Re: Nowadays of course the boot is on the other foot

One boss gave me a company phone and then asked me why I didnt answer it, so I explained that we hadn't discussed being on call let alone the massive salary increase it would warrant.

Tom 7

Re: Wood Panelled Offices

My only experience with secretaries was though the ones that worked for my dad and his colleagues at his uni. They were the most amazingly talented and knowledgeable and organised people I have ever come across. My Dad made it to Head of Dept and when in using uni facilities (pool and gym etc) as some family were allowed I'd end up hanging around his or another's office waiting for a lift home where I got to see how people with Double Firsts from Oxbridge were manipulated and cajoled and basically nudged into not making utter twats of themselves. Hearing a letter being dictated in anger and then half an hour later hearing the polite version the secretary had moulded it into while giving the signatory the impression it was all their idea was something to behold.

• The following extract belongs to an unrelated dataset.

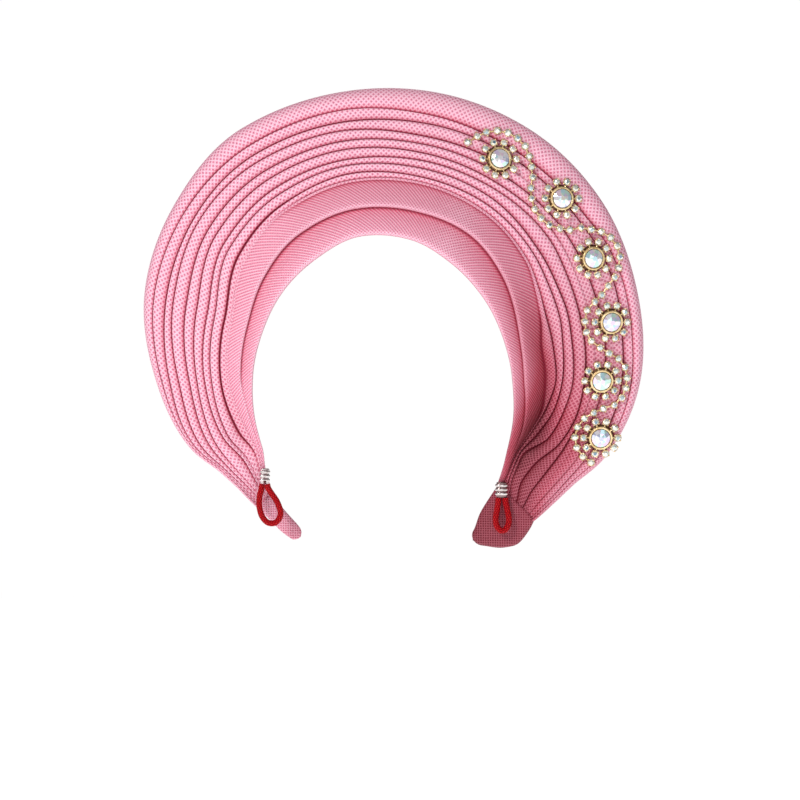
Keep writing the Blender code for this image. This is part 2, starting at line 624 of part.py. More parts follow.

The PC has a lot to answer for - possibly the destruction of education and industry in the UK by letting people like my Dad write their own correspondence!

Tom 7

Re: A more civilized age?

Used to get them with BT and get first class travel. I used to delight in sitting on the train with some pompous oaf convinced that I was trying it on (t-shirt and jeans and a copy of the gruniad) would get really pissed off when the inspector would say "Thank you Sir" as he handed back the warrant. I had to do a some week long courses with involved daily travel and would amuse myself by doing the Times crossword (just write gibberish in) in about 3 minutes and then leave the paper on the seat and go for a slash and return to find it folded differently. The Friday evening returns trips from London were often filled with drunk city traders who saved me from applying for any work there, I can imagine working for them must have been extremely unpleasant.